We are in Grand camp season right now, and we still have two more to go this summer. As the number of kids continued to grow and they got older, it got more complicated. When they were younger, we would take one trip with everyone and they all enjoyed going to the Black Hills and the Wisconsin Dells, as well as they all loved to just go to the lake for a week. As they got into Junior high and High school it became evident that we needed to split up girls and boys and at their ages, they just had different things that they liked to do. Also, we didn’t want the older siblings to feel like they had to take care of the younger ones. They can come to camp if they are age 4-5, depending on the child, and we do a special trip when they graduate. We have a lot of boys the same age group, as well as girls that are siblings and cousins and they love spending time together. In early June we took three granddaughters on a graduation celebration trip. One is not graduated yet, but she is close in age to the other two, so she got a bonus trip.

Mike and I ended up doing lots of things on the trip that we wouldn’t have, but they chose what we did, and we wanted to spend the time together. They held stingrays and swam with pigs, as well as we took a rafting trip down a river in Jamaica. I was the one that ended up with a huge spider (or a crab) climbing up my leg in the raft. I have a huge fear of bugs and spiders, so that became a thing for everyone in our raft. The guide didn’t care, but I wasn’t about to stay in that raft when I didn’t know where he went. Gives me the willies right now just thinking about it again! The girls had a good laugh! Laughing together and crying together in the middle of our experiences is so special and heartwarming. Knowing each one of them so well, I knew when there might be a hesitancy to want to do something because of a fear or maybe a past incident that caused that fear. I would know not to push or say anything but to pray and believe that they might step into it as they were wanting to get everything they could during those few days that we were together in a place that they might not ever be again. I watched that happen on this trip and it created some uncomfortable moments at times, much like me in that raft. They faced some fears, and they tried some things that they were sure they weren’t going to like. Even grandpa got stretched a bit. We will be traveling again in a few weeks with a couple of younger granddaughters to the Black Hills for a week, and I can’t wait. The relationship building time is so sweet and we will be very intentional with our days and hours. In August we will also take three high school grandsons to San Diego for a week, and I will be praying about some good conversation starters, as well as good stories to share about our own lives.

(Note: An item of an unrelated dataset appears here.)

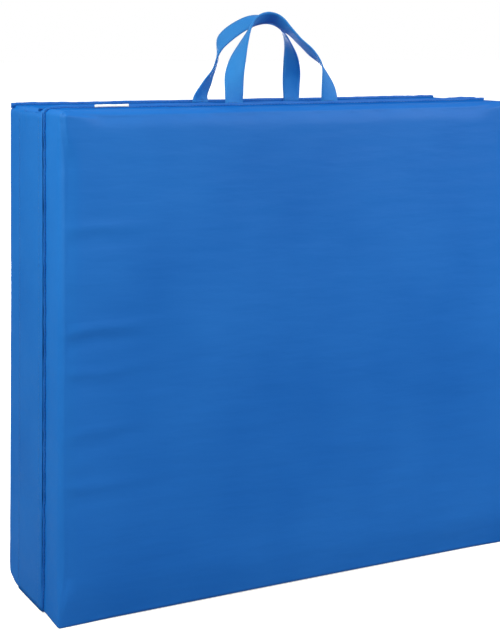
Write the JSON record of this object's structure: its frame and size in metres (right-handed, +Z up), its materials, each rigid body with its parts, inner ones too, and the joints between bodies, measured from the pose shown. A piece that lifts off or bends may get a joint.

A few months ago, we went on a trip of a lifetime with our son Matt and his husband Nic, as well as Nic’s parents. We love the Ballecer’s, and we have spent time with them over the years, mostly in California, where Nic was raised. Matt and Nic live in San Diego, and they have been married for three years. They are both the youngest in their family and they are very emotionally connected to their family members, as well as they are very purposeful in those relationships. They had been wanting to spend some time traveling with us all together, and they love to travel and know all the good places to go. Nic is a travel agent, and he is a foodie, so when you are with him you know, you are going to eat well. He hit it out of the park on this trip to Athens, Greece. Our resort was so beautiful and Nic planned the itinerary so that we knew all we had to do was follow the plan. He kept the fact that he was traveling with both sets of parents in mind as he chose our schedule, and we had a balance of days of exploring and days open for rest and choosing our own agenda as couples. Along the way I also realized that the boys were being very intentional about hearing our stories and connecting vulnerably. How beautiful that they were desiring to hear our hearts and wanted to understand more about us. Everyone opened up during our days there and some really beautiful things happened. We got even closer to Teri and Fred, and Nicolas and Matthew learned things about their parents. They were holy moments, and we left there desiring more; more connection and honesty with one another. The relationships went to another level as we heard about some tough times that had never been shared ever before. I love each one of them even more. We also decided that we will take another trip together, and it will be in 2027. I look forward to that.